Beverley explained how she has since learned to dial back the self-imposed pressure, reject the urge to lean into so-called hustle culture, and set boundaries to maintain a better work-life balance.
"There’s certainly nothing wrong with working hard, putting in the hours, and profiting from work where your company values it," she said. "Just know where your lines are and what you need to do to protect your working sanity."
1. Expand your definition of self care
Beverley said she quickly realized that working all hours, including weekends, while still not managing to "do it right" was unsustainable early in her career.
"The rose-tinted glasses fell off in a flash," she explains in her book.
"Self-care is more often finally doing things you’ve been putting off, like laundry or replying to that old school friend, rather than sitting back with a facemask."

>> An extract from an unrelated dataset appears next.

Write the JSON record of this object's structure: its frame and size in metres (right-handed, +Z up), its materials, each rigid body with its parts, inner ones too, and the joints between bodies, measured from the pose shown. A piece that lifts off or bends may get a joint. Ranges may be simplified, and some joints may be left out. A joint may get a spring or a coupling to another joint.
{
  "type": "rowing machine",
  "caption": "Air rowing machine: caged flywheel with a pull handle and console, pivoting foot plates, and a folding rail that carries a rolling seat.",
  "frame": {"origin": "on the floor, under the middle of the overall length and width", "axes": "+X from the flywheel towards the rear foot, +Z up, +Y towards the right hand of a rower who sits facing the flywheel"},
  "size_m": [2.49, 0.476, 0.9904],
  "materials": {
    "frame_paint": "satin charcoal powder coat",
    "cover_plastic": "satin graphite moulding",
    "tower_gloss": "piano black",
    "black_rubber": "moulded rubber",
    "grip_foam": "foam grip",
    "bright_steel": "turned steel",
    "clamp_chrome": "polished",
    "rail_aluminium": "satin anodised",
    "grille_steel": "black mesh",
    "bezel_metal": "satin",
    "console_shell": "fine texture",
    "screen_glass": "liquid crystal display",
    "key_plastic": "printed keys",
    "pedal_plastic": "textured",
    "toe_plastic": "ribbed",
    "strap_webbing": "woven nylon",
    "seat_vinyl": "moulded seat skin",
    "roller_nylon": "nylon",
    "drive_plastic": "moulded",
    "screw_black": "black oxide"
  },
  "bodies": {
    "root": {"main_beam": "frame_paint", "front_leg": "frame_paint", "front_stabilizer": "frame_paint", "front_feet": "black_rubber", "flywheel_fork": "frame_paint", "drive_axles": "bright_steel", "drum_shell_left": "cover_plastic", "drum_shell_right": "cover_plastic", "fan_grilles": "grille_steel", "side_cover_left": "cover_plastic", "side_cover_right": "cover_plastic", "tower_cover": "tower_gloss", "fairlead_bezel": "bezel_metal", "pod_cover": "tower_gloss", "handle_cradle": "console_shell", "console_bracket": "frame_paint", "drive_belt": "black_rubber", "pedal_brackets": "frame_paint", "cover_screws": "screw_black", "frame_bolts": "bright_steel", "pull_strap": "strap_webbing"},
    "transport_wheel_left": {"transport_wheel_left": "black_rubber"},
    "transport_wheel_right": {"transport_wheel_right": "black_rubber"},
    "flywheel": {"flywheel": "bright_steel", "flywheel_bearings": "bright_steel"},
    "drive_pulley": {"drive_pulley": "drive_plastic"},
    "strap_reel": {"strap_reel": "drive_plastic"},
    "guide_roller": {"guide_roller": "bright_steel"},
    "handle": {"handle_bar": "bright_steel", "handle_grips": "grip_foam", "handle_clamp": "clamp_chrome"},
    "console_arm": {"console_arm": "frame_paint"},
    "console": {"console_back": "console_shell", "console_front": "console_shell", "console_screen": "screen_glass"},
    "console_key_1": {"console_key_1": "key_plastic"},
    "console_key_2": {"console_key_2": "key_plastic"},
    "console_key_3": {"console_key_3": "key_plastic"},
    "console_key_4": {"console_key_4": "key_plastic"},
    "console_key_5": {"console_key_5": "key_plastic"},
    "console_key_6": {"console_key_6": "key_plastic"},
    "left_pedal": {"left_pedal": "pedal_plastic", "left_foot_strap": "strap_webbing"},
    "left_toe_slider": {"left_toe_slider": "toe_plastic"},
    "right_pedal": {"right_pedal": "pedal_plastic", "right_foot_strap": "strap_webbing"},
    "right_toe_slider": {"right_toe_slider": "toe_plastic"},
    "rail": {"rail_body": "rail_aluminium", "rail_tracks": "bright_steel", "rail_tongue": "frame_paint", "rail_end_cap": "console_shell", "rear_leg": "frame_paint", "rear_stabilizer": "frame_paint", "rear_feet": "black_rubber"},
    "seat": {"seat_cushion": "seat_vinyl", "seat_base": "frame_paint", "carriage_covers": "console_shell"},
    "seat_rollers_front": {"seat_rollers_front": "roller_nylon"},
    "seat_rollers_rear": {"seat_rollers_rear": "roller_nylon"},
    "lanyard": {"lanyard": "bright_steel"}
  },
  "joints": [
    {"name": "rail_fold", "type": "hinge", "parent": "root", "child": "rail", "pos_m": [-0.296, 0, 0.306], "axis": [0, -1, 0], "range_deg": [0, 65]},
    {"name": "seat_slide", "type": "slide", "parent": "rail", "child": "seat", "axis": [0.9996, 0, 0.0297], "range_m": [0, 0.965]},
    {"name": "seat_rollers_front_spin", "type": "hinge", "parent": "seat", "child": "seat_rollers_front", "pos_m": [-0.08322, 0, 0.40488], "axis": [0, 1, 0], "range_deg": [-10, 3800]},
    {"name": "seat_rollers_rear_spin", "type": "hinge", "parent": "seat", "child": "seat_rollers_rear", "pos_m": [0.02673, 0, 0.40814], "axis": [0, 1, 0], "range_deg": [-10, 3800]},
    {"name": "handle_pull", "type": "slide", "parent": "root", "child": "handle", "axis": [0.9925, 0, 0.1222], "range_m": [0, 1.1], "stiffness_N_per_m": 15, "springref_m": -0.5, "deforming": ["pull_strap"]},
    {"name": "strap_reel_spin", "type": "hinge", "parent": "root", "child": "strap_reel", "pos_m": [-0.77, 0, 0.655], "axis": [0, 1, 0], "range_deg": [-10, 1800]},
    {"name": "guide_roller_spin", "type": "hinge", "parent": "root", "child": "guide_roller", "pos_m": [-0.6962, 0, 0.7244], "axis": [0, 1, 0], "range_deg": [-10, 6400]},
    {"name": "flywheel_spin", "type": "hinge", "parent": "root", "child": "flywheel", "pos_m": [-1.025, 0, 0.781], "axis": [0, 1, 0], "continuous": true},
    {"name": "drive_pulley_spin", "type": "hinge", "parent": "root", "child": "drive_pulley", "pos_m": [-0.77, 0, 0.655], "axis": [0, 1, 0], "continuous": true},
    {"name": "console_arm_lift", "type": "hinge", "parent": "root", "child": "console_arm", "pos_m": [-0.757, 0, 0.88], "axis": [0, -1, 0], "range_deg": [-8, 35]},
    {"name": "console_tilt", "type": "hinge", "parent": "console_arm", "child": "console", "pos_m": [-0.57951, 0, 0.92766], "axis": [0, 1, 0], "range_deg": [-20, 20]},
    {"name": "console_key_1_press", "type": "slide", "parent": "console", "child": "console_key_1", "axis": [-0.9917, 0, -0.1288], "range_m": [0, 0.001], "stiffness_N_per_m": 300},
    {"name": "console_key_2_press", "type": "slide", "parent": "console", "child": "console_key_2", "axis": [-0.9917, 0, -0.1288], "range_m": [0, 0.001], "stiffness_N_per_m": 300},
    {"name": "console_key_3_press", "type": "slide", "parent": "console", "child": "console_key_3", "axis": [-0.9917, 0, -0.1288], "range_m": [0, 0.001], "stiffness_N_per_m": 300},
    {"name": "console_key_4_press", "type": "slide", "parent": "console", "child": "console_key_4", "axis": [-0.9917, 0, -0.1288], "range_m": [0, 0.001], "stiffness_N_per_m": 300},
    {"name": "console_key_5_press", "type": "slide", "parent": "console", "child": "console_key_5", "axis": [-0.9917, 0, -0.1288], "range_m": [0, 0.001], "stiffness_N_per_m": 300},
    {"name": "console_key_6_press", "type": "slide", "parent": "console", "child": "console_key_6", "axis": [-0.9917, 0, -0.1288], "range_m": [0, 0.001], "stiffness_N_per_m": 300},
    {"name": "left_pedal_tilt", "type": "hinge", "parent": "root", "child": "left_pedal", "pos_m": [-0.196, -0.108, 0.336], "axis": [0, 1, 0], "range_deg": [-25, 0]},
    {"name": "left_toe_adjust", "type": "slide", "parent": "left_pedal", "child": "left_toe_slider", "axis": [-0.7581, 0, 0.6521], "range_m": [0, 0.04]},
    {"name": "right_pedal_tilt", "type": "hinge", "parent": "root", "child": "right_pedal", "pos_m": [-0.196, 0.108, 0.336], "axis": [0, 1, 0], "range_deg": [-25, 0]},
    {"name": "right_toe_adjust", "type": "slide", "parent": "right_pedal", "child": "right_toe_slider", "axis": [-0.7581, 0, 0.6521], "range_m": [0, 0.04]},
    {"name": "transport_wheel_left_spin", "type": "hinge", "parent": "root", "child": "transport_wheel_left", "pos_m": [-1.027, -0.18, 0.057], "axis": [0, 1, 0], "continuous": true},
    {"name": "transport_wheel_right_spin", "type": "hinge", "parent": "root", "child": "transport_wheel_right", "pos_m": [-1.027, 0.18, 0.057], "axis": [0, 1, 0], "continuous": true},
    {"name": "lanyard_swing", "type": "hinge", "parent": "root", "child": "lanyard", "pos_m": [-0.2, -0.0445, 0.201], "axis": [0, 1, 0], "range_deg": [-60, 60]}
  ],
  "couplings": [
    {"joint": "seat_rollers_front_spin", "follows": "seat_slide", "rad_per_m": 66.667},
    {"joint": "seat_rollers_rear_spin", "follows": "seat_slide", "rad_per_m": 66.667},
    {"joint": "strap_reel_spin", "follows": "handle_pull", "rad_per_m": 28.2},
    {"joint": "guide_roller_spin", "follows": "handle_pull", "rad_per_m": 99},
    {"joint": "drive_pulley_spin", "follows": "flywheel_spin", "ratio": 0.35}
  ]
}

2. Set your own boundaries
Burnout can often be a byproduct of modern working culture, Beverley said. In order to stay sane, you need to set your own boundaries early on, she added.

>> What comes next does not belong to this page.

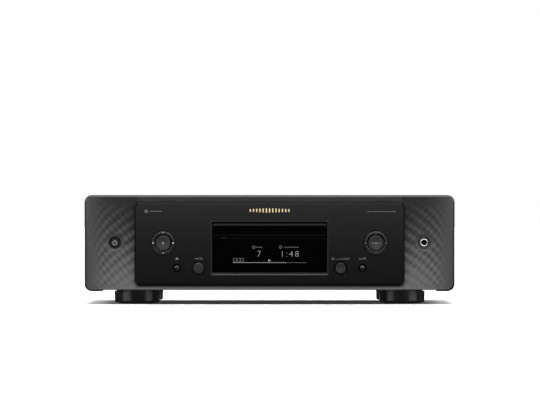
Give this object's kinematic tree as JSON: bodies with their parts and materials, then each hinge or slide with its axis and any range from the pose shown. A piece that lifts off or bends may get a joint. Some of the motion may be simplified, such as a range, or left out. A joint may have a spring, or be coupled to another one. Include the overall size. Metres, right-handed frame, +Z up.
{
  "type": "disc player",
  "caption": "Full-width black disc player with a floating face plate between dished side wings, a sliding disc tray over a display, ring controls, buttons and a level knob.",
  "frame": {"origin": "on the supporting surface, under the middle of the whole player's box", "axes": "+X to the viewer's right, +Y from the front panel to the back, +Z up"},
  "size_m": [0.443, 0.424, 0.13],
  "materials": {
    "left_wing_panel": "fine-textured black moulding",
    "right_wing_panel": "fine-textured black moulding",
    "centre_backing_panel": "smooth satin black plastic",
    "face_plate": "brushed, black anodised",
    "display_lens": "smoked acrylic pane",
    "display_holder": "smooth satin black plastic",
    "display_module": "glass-epoxy board with parts",
    "transport_ring": "brushed, black anodised",
    "transport_ring_carrier": "dark grey moulding",
    "play_button": "brushed, black anodised",
    "cursor_ring": "brushed, black anodised",
    "cursor_ring_carrier": "dark grey moulding",
    "enter_button": "brushed, black anodised",
    "eject_button": "brushed, black anodised",
    "back_button": "brushed, black anodised",
    "input_button": "brushed, black anodised",
    "phones_knob": "brushed, black anodised",
    "phones_potentiometer": "zinc-plated sheet",
    "control_housings": "dark grey moulding",
    "control_boards": "glass-epoxy board with parts",
    "power_collar": "smooth satin black plastic",
    "power_button": "smooth satin black plastic",
    "headphone_socket": "smooth satin black plastic",
    "headphone_ferrule": "polished ring",
    "front_subframe": "zinc-plated sheet",
    "chassis_base": "black textured paint",
    "top_cover": "black textured paint",
    "rear_panel": "black textured paint",
    "case_screws": "blackened steel",
    "feet": "smooth satin black plastic",
    "foot_pads": "matt",
    "analogue_sockets": "gold-plated",
    "digital_sockets": "gold-plated",
    "data_ports": "zinc-plated sheet",
    "mains_inlet": "smooth satin black plastic",
    "disc_tray": "smooth satin black plastic",
    "tray_front": "brushed, black anodised",
    "loader_chassis": "smooth satin black plastic",
    "drive_gear": "natural acetal",
    "pulley_gear": "natural acetal",
    "motor_pulley": "natural acetal",
    "loading_motor": "zinc-plated sheet",
    "loading_belt": "matt",
    "traverse_chassis": "black textured paint",
    "sled_rods": "polished steel",
    "spindle_motor": "zinc-plated sheet",
    "turntable": "smooth satin black plastic",
    "pickup_sled": "plain aluminium",
    "feed_screw": "polished steel",
    "feed_motor": "zinc-plated sheet",
    "clamp_bridge": "zinc-plated sheet",
    "disc_clamp": "smooth satin black plastic",
    "loader_brackets": "zinc-plated sheet",
    "power_transformer": "wound copper under clear tape",
    "transformer_mount": "zinc-plated sheet",
    "power_board": "glass-epoxy board with parts",
    "filter_capacitors": "sleeved cans",
    "audio_board": "glass-epoxy board with parts",
    "converter_shield": "copper-plated sheet",
    "digital_board": "glass-epoxy board with parts"
  },
  "bodies": {
    "player": {"left_wing_panel": "left_wing_panel", "right_wing_panel": "right_wing_panel", "centre_backing_panel": "centre_backing_panel", "face_plate": "face_plate", "display_lens": "display_lens", "display_holder": "display_holder", "display_module": "display_module", "phones_potentiometer": "phones_potentiometer", "control_housings": "control_housings", "control_boards": "control_boards", "power_collar": "power_collar", "headphone_socket": "headphone_socket", "headphone_ferrule": "headphone_ferrule", "front_subframe": "front_subframe", "chassis_base": "chassis_base", "top_cover": "top_cover", "rear_panel": "rear_panel", "case_screws": "case_screws", "feet": "feet", "foot_pads": "foot_pads", "analogue_sockets": "analogue_sockets", "digital_sockets": "digital_sockets", "data_ports": "data_ports", "mains_inlet": "mains_inlet", "loader_chassis": "loader_chassis", "loading_motor": "loading_motor", "loading_belt": "loading_belt", "clamp_bridge": "clamp_bridge", "loader_brackets": "loader_brackets", "power_transformer": "power_transformer", "transformer_mount": "transformer_mount", "power_board": "power_board", "filter_capacitors": "filter_capacitors", "audio_board": "audio_board", "converter_shield": "converter_shield", "digital_board": "digital_board"},
    "tray": {"disc_tray": "disc_tray", "tray_front": "tray_front"},
    "drive_gear_body": {"drive_gear": "drive_gear"},
    "pulley_gear_body": {"pulley_gear": "pulley_gear"},
    "motor_pulley_body": {"motor_pulley": "motor_pulley"},
    "traverse": {"traverse_chassis": "traverse_chassis", "sled_rods": "sled_rods", "spindle_motor": "spindle_motor", "feed_motor": "feed_motor"},
    "turntable_body": {"turntable": "turntable"},
    "pickup": {"pickup_sled": "pickup_sled"},
    "feed_screw_body": {"feed_screw": "feed_screw"},
    "clamp": {"disc_clamp": "disc_clamp"},
    "power": {"power_button": "power_button"},
    "play": {"play_button": "play_button"},
    "enter": {"enter_button": "enter_button"},
    "eject": {"eject_button": "eject_button"},
    "back": {"back_button": "back_button"},
    "input": {"input_button": "input_button"},
    "level_knob": {"phones_knob": "phones_knob"},
    "transport_carrier": {"transport_ring_carrier": "transport_ring_carrier"},
    "transport": {"transport_ring": "transport_ring"},
    "cursor_carrier": {"cursor_ring_carrier": "cursor_ring_carrier"},
    "cursor": {"cursor_ring": "cursor_ring"}
  },
  "joints": [
    {"name": "tray_slide", "type": "slide", "parent": "player", "child": "tray", "axis": [0, -1, 0], "range_m": [0, 0.15]},
    {"name": "drive_gear_spin", "type": "hinge", "parent": "player", "child": "drive_gear_body", "pos_m": [-0.0485, -0.156, 0.0789], "axis": [0, 0, 1], "range_deg": [0, 959.9]},
    {"name": "pulley_gear_spin", "type": "hinge", "parent": "player", "child": "pulley_gear_body", "pos_m": [-0.0296, -0.156, 0.0705], "axis": [0, 0, 1], "range_deg": [-1914.9, 0]},
    {"name": "motor_pulley_spin", "type": "hinge", "parent": "player", "child": "motor_pulley_body", "pos_m": [-0.0026, -0.156, 0.0699], "axis": [0, 0, 1], "range_deg": [-5054.4, 0]},
    {"name": "traverse_tilt", "type": "hinge", "parent": "player", "child": "traverse", "pos_m": [0, -0.018, 0.077], "axis": [1, 0, 0], "range_deg": [0, 6.2]},
    {"name": "turntable_spin", "type": "hinge", "parent": "traverse", "child": "turntable_body", "pos_m": [0, -0.118, 0.09], "axis": [0, 0, 1], "continuous": true},
    {"name": "clamp_spin", "type": "hinge", "parent": "player", "child": "clamp", "pos_m": [0, -0.118, 0.096], "axis": [0, 0, 1], "continuous": true},
    {"name": "pickup_slide", "type": "slide", "parent": "traverse", "child": "pickup", "axis": [0, 1, 0], "range_m": [0, 0.035]},
    {"name": "feed_screw_spin", "type": "hinge", "parent": "traverse", "child": "feed_screw_body", "pos_m": [0.0275, -0.08, 0.075], "axis": [0, 1, 0], "range_deg": [0, 4205]},
    {"name": "power_button_press", "type": "slide", "parent": "player", "child": "power", "axis": [0, 1, 0], "range_m": [0, 0.001], "stiffness_N_per_m": 800},
    {"name": "play_button_press", "type": "slide", "parent": "player", "child": "play", "axis": [0, 1, 0], "range_m": [0, 0.001], "stiffness_N_per_m": 800},
    {"name": "enter_button_press", "type": "slide", "parent": "player", "child": "enter", "axis": [0, 1, 0], "range_m": [0, 0.001], "stiffness_N_per_m": 800},
    {"name": "eject_button_press", "type": "slide", "parent": "player", "child": "eject", "axis": [0, 1, 0], "range_m": [0, 0.001], "stiffness_N_per_m": 800},
    {"name": "back_button_press", "type": "slide", "parent": "player", "child": "back", "axis": [0, 1, 0], "range_m": [0, 0.001], "stiffness_N_per_m": 800},
    {"name": "input_button_press", "type": "slide", "parent": "player", "child": "input", "axis": [0, 1, 0], "range_m": [0, 0.001], "stiffness_N_per_m": 800},
    {"name": "phones_knob_turn", "type": "hinge", "parent": "player", "child": "level_knob", "pos_m": [0.085, -0.2, 0.0427], "axis": [0, 1, 0], "range_deg": [-150, 150]},
    {"name": "transport_carrier_rock", "type": "hinge", "parent": "player", "child": "transport_carrier", "pos_m": [-0.1273, -0.1966, 0.0727], "axis": [1, 0, 0], "range_deg": [-2, 2], "stiffness_Nm_per_rad": 0.6},
    {"name": "transport_ring_rock", "type": "hinge", "parent": "transport_carrier", "child": "transport", "pos_m": [-0.1273, -0.1966, 0.0727], "axis": [0, 0, 1], "range_deg": [-2, 2], "stiffness_Nm_per_rad": 0.6},
    {"name": "cursor_carrier_rock", "type": "hinge", "parent": "player", "child": "cursor_carrier", "pos_m": [0.1273, -0.1966, 0.0727], "axis": [1, 0, 0], "range_deg": [-2, 2], "stiffness_Nm_per_rad": 0.6},
    {"name": "cursor_ring_rock", "type": "hinge", "parent": "cursor_carrier", "child": "cursor", "pos_m": [0.1273, -0.1966, 0.0727], "axis": [0, 0, 1], "range_deg": [-2, 2], "stiffness_Nm_per_rad": 0.6}
  ],
  "couplings": [
    {"joint": "drive_gear_spin", "follows": "tray_slide", "rad_per_m": 111.11},
    {"joint": "pulley_gear_spin", "follows": "tray_slide", "rad_per_m": -222.22},
    {"joint": "motor_pulley_spin", "follows": "tray_slide", "rad_per_m": -587.52},
    {"joint": "traverse_tilt", "follows": "tray_slide", "rad_per_m": 0.7},
    {"joint": "feed_screw_spin", "follows": "pickup_slide", "rad_per_m": 2094.4}
  ]
}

"We don’t need to dream of working. It doesn’t need to be our sole purpose of existence," she said.
3. Rest improves productivity
Setting boundaries is a good first step, but maintaining them is where the hard work really comes in, Beverley said.
"Remembering that rest improves your productivity also goes a long way in maintaining those boundaries because it’s an extra incentive to get in," she added.
"The idea of the hustle and the idea that you cannot sleep eight hours at night if you want to be successful is just an absolute shambles," she said.
4. You don’t always need to pay respect to corporate culture
In her book, Beverley explains how corporate work culture has evolved.
"We no longer think it’s necessary to sit through 15 years of corporate work in order to know the field and move up in the rankings," she said. "And pay respect to the culture in return for a pension we’re not even guaranteed to receive."
"Whenever business and productivity is talked about it’s all about hitting goals throughout your life and how to be the best in your career," she said. "But this completely neglects the other side: the fact we’re all human."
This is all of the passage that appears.